The problem is in defining “Wall Street.” If you define it simply as an intermediary, doing nothing on its own account, not speculating, not creating and destroying bubbles, not playing key roles in political decisions on policy formation, etc. then you may bless it as “indispensible,” as Adam Davidson does. That simply isn’t the definition Occupy, or most of “us,” use. And it serves to reinforce the strength of the 1%.
1% = Wall Street = Power Elite = Ruling Class?

The 1% discussion that Occupy Wall Street has sharply pushed onto the political consciousness is not something new, but it seems to me striking how disassociated it is from the long history of concern with the distribution of power in society. Books like C. Wright Mills’ The Power Elite, Robert Dahl’s Who Governs?, Barbara Ehrenreich’s Fear of Falling, Michael Zweig’s The Working Class Majority, G. William Domhoff’s Who Rules America? Adolph Reed Jr.’s , the extensive work of Erik Olin Wright, Bertell Ollman, Tony Giddens, not to mention the classics, Max Weber and Karl Marx, are all directly relevant bit more theory in some of the discussions would not be amiss.

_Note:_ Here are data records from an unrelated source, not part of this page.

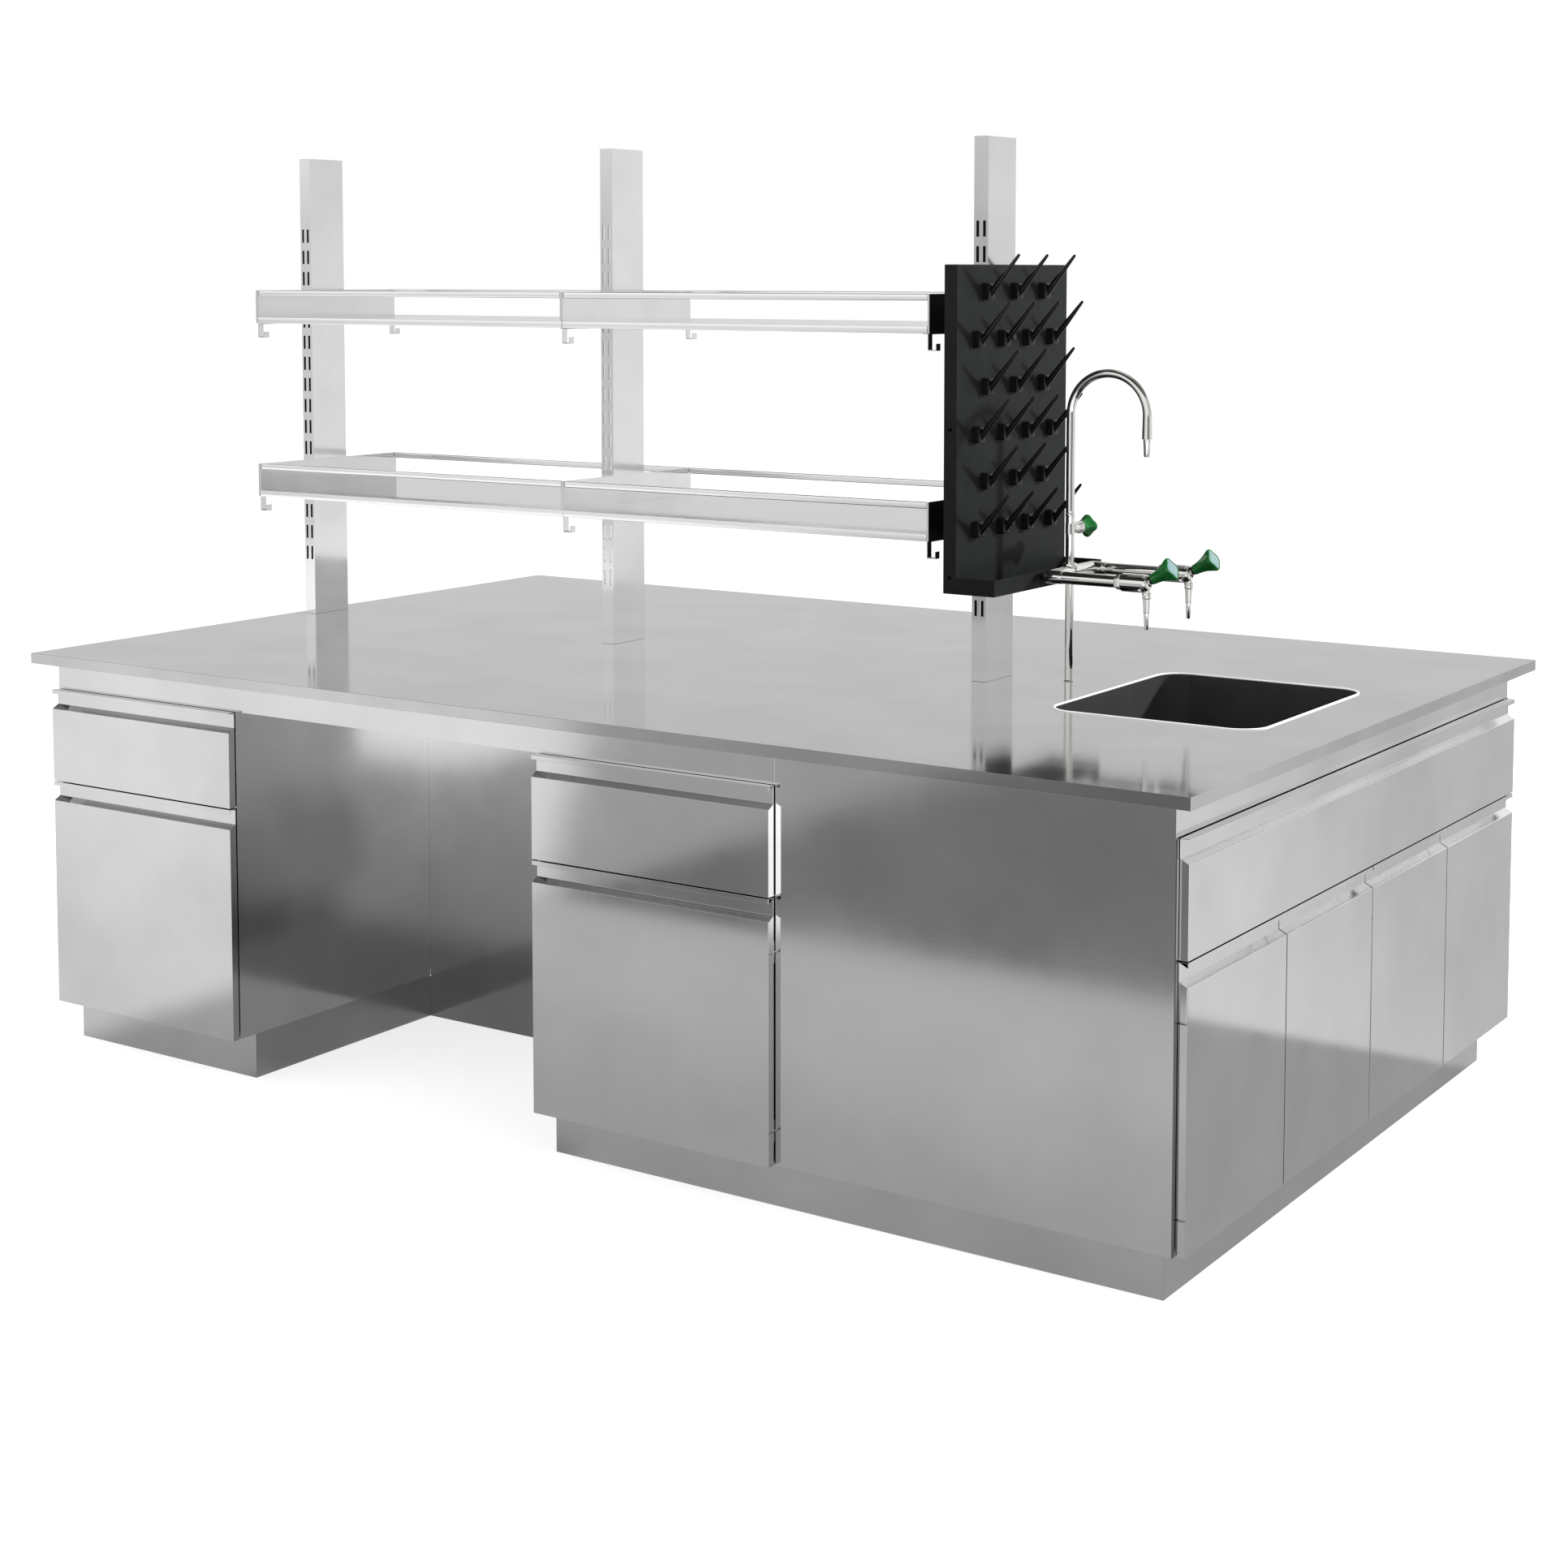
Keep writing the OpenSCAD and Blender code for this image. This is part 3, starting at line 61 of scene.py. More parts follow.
# Places in the shared frame, in millimetres, as in the CAD source
WORKTOP_Z = 850.0
PLINTH_Z = 90.0
PANEL_Y = 226.0
TAP_X, TAP_Y = 664.0, 57.0
POLE_R = 8.75
ARM_YS = (-37.0, 151.0)
MANIFOLD_X, MANIFOLD_Z = 666.0, 1068.0
OUTLET_X = 874.0
NECK_VALVE_Z = 1154.0
HANDLE_TILT = math.radians(30.0)
HANDLE_WAY = (math.cos(HANDLE_TILT), 0.0, math.sin(HANDLE_TILT))
SINK_XS, SINK_Y, SINK_CORNER = (782.0, 1203.0), 266.0, 55.0
RACK_X = 565.5
RACK_ROWS = (1627.0, 1535.0, 1443.0, 1351.0, 1259.0, 1167.0)
GUARD_T = 8.0

# Angle between faces, in degrees, above which an edge is sharp or rounded
CREASE = 32.0

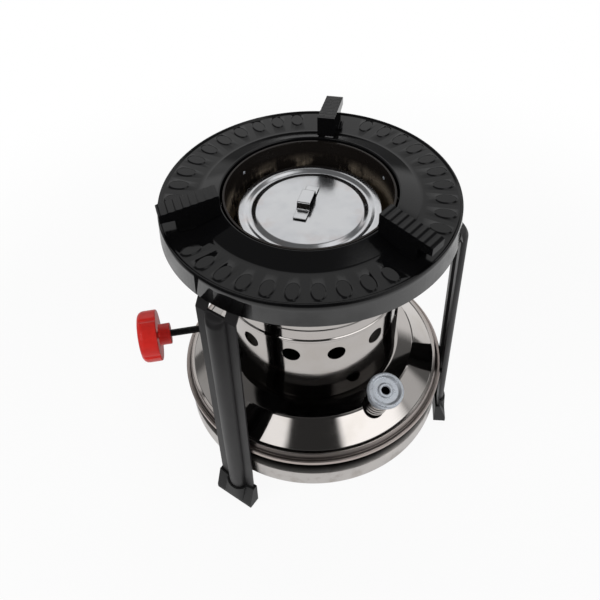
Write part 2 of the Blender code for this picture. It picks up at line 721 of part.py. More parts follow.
def add_pot_rests(finishes):
    seat = PLATE_BAND_TOP + GAP
    fillet_end = PLATE_CONE_RADIUS + PLATE_CONE_FILLET
    end_low = REST_TOP - REST_END_DEPTH
    outline = [
        (REST_INNER_RADIUS, cone_height(REST_INNER_RADIUS) + GAP * 2),
        (PLATE_CONE_RADIUS, seat + GAP * 2),
        (fillet_end, seat),
        (REST_FOOT_RADIUS, seat),
        (REST_FOOT_RADIUS, end_low),
        (REST_OUTER_RADIUS, end_low),
        (REST_OUTER_RADIUS, REST_TOP),
    ]
    rib_pitch = (REST_OUTER_RADIUS - REST_INNER_RADIUS) / REST_RIB_COUNT
    for index in range(REST_RIB_COUNT):
        middle = REST_OUTER_RADIUS - rib_pitch * (index + 1 / 2)
        outer = middle + REST_RIB_WIDTH / 2
        inner = middle - REST_RIB_WIDTH / 2
        rib_top = rest_height(middle) + REST_RIB_RISE
        outline += [
            (outer + REST_RIB_RISE / 2, rest_height(outer + REST_RIB_RISE / 2)),
            (outer, rib_top),
            (inner, rib_top),
            (inner - REST_RIB_RISE / 2, rest_height(inner - REST_RIB_RISE / 2)),
        ]
    outline.append((REST_INNER_RADIUS, rest_height(REST_INNER_RADIUS)))
    half = REST_WIDTH / 2
    shape = moved(prism([outline], -half, half), ACROSS_Y)
    angles = angles_round(REST_COUNT, REST_ANGLE)
    rests = add_copies("pot_rest", REST_COUNT, shape, finishes["black_enamel"], angles)
    tab_half = half + REST_TAB_WIDTH
    for rest in rests:
        tab = box(
            (REST_FOOT_RADIUS - REST_TAB_LENGTH, -tab_half, seat),
            (REST_FOOT_RADIUS - GAP, tab_half, seat + REST_TAB_THICKNESS),
        )
        change(rest, "tabs", tab, "UNION")
        inner = REST_INNER_RADIUS + LEG_SHEET
        outer = REST_OUTER_RADIUS - LEG_SHEET
        hollow = [
            (inner, seat - OVERRUN),
            (outer, seat - OVERRUN),
            (outer, rest_height(outer) - LEG_SHEET),
            (inner, rest_height(inner) - LEG_SHEET),
        ]
        pocket = prism([hollow], -half + LEG_SHEET, half - LEG_SHEET)
        change(rest, "pocket", moved(pocket, ACROSS_Y))


def rib_angles():
    return [math.pi * step / RIB_STEPS for step in range(RIB_STEPS + 1)]


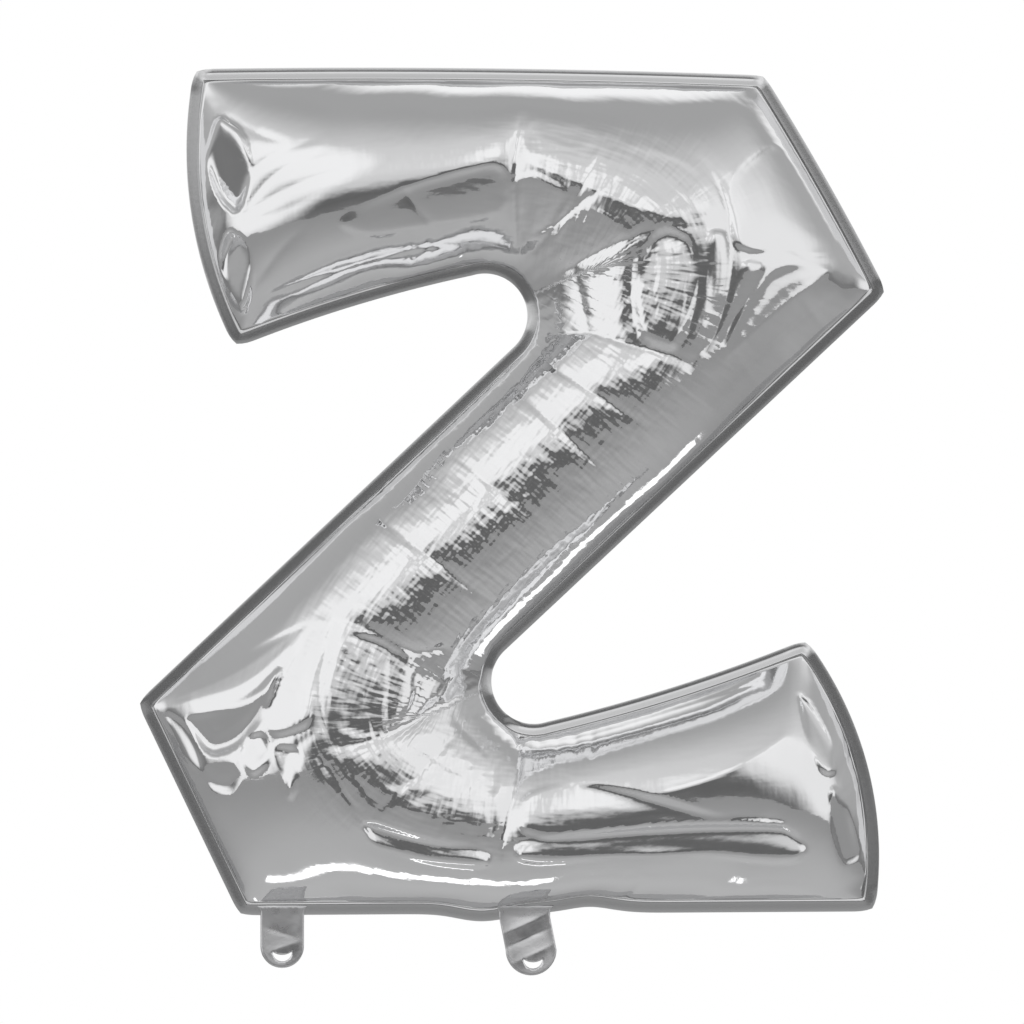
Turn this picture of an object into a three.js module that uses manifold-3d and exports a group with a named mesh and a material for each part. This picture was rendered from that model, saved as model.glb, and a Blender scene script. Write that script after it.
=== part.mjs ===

But the point is not to push for more footnotes, but to stand back and see, without a broader context, how much work like that cited above narrows the scope of the discussion that Occupy Wall Street wishes to raise. Central to that discussion are three points:
* A moral reaction to the increased inequality of groups within our society; and
* A recognition that that inequality is the result of specific actions of specific actors, and not the result of any random pattern or iron law of nature or economics, and
* That something should and can be done about remedying it.

Lack of clarity as to who those specific actors are and what they do undercuts the impact of Occupy’s work, essentially depoliticizes it

To put it bluntly: the Occupy analysis, and the long line of thinking and action that has preceded it, while disagreeing on many details, see a similar pattern:

1% = “Wall Street” = Gordon Gekko’s winners = the power elite = the ruling class.